In August 2018, Woodruff was convicted in Pittsfield District Court of three counts of indecent assault and battery on a child under 14 years of age and was sentenced to 251 days in prison. Because Woodruff had already served 251 days during pre-trial detention, he was placed on probation with conditions and was required to register as a Level 3 sex offender. While on probation, Woodruff fled from Massachusetts to Ohio without notifying authorities of his whereabouts and did not register as a sex offender in Ohio.

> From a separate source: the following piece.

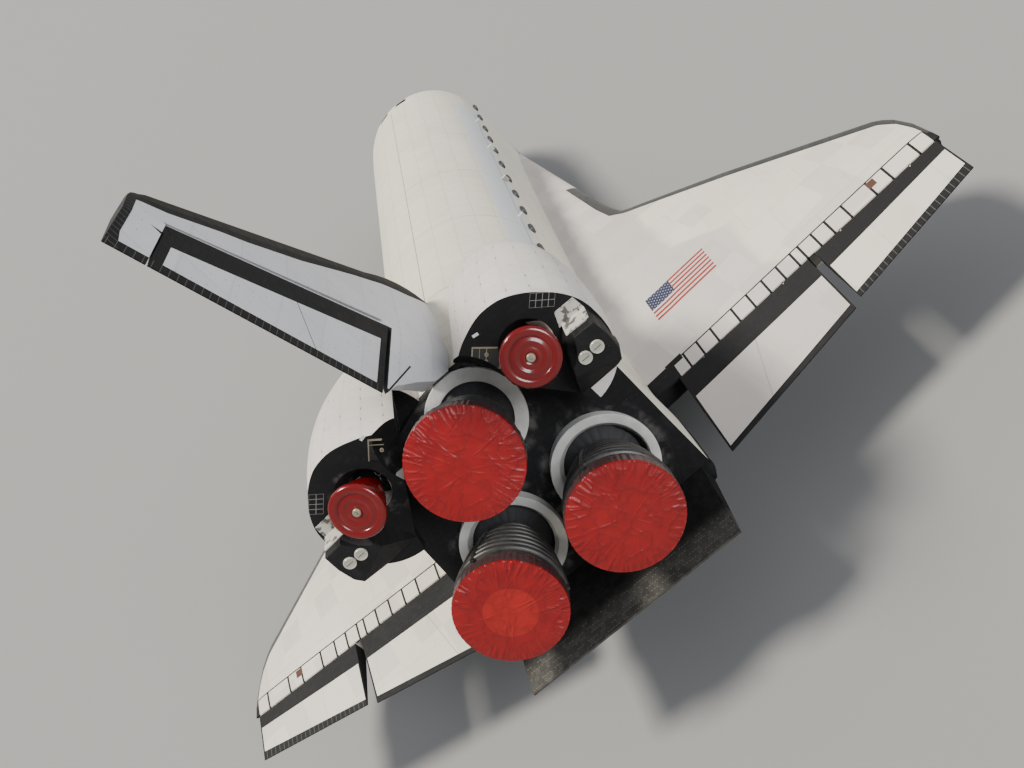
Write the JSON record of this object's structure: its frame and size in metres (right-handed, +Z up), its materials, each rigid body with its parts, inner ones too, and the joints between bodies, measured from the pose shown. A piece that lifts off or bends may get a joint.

In February 2019, a Massachusetts state court issued an arrest warrant for Woodruff on a new child sexual abuse charge. Woodruff subsequently fled from Ohio to Georgia, where he again did not register as a sex offender. In October 2020, he was located and approached by federal agents at an apartment in Dunwoody, Ga. Woodruff attempted to evade arrest by climbing into the adjoining neighbors’ apartment balconies before jumping to the ground where he was apprehended. 

The charge of failure to register as a sex offender provides for a sentence of up to 10 years in prison, up to a lifetime of supervised release and a fine of $250,000. Sentences are imposed by a federal district court judge based upon the U.S. Sentencing Guidelines and other statutory factors. 

Acting United States Attorney Nathaniel R. Mendell and Douglas Bartlett, Acting United States Marshal for the District of Massachusetts made the announcement. Assistant U.S. Attorney Alex J. Grant of Mendell’s Springfield Branch Office is prosecuting the case.

This case was brought as part of Project Safe Childhood, a nationwide initiative to combat the growing epidemic of child sexual exploitation and abuse, launched in May 2006 by the Department of Justice. Led by the U.S. Attorneys’ Offices and the DOJ’s Child Exploitation and Obscenity Section, Project Safe Childhood marshals federal, state, and local resources to locate, apprehend, and prosecute individuals who exploit children, as well as identify and rescue victims. For more information about Project Safe Childhood, please visit https://www.justice.gov/psc.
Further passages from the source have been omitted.